The Mavericks pushed a title favorite as far as they could.

Los Angeles Clippers v Dallas Mavericks - Game Six Photo by Kevin C. Cox/Getty Images

The Dallas Mavericks season is over. After one of the most strangest years or so in Mavericks (and NBA) history, Dallas fell to the Los Angeles Clippers 111-97 in Game 6 of their first round matchup. The Clippers win the series 4-2 and advance to the second round.

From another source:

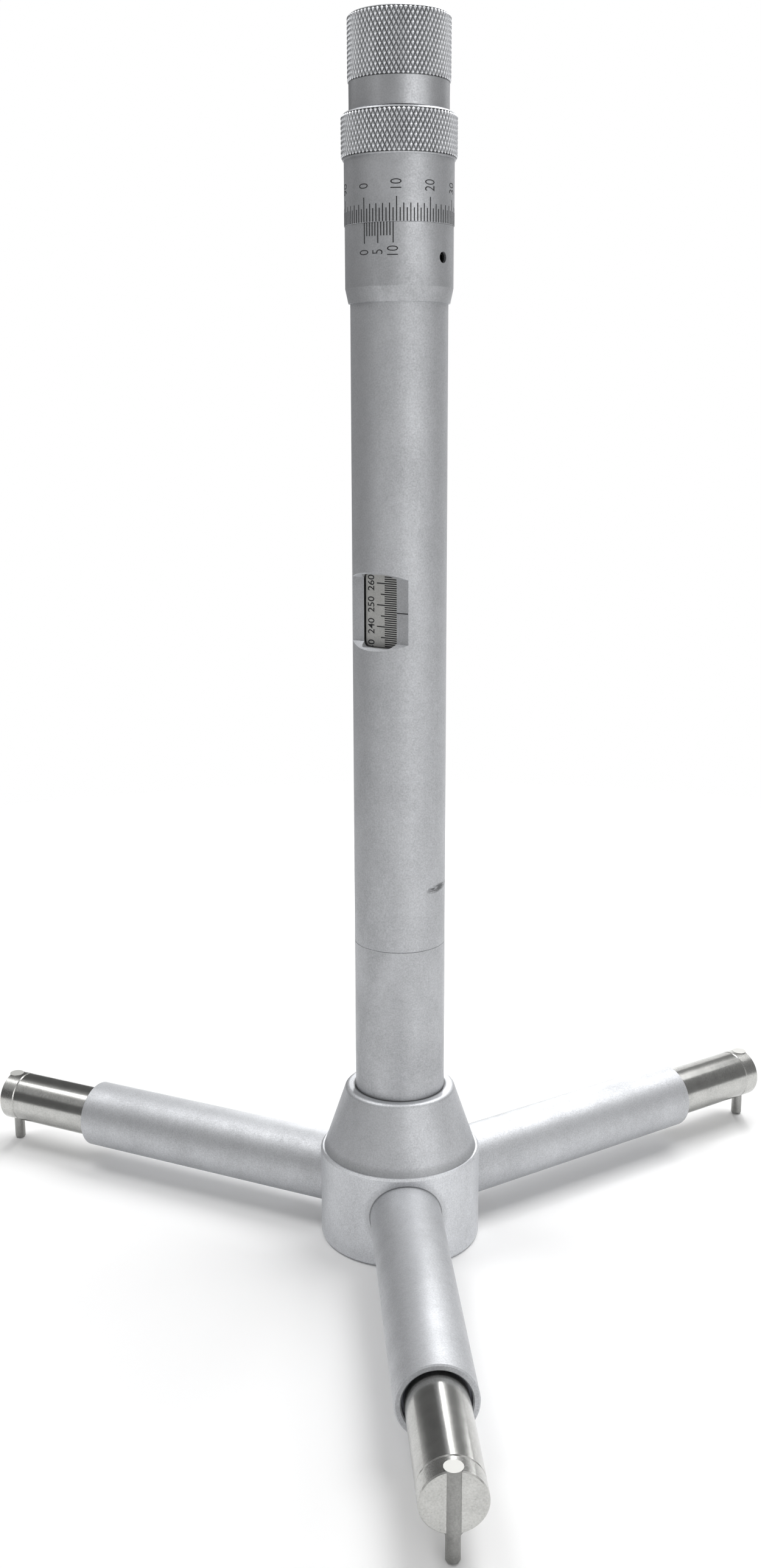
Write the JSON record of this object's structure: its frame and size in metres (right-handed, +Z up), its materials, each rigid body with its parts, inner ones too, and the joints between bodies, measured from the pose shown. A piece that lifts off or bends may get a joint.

It was a struggle of a game right from the tip, with the Clippers establishing a seven point lead and never trailing after that moment. They built their lead up to 20+ in the second half, but credit the Mavericks for making it a game in the fourth quarter, before the talent disparity between the two teams just fell in the Clippers favor.

Dallas was short-handed yet again, with Kristaps Porzingis ruled out for the rest of the series with a torn meniscus in his right knee. Despite that, Luka Doncic had an incredible game, scoring 38 points, grabbing nine rebounds and dishing nine assists. Doncic put the team on his back in the second half, at one point cutting the Clippers lead to six points in the fourth quarter. From there, Kawhi Leonard went into terminator mode and shut the door on a Mavericks comeback. Leonard had 33 points after a slow start and made huge buckets down the stretch in the fourth quarter.

Let’s get to what we observed in the loss.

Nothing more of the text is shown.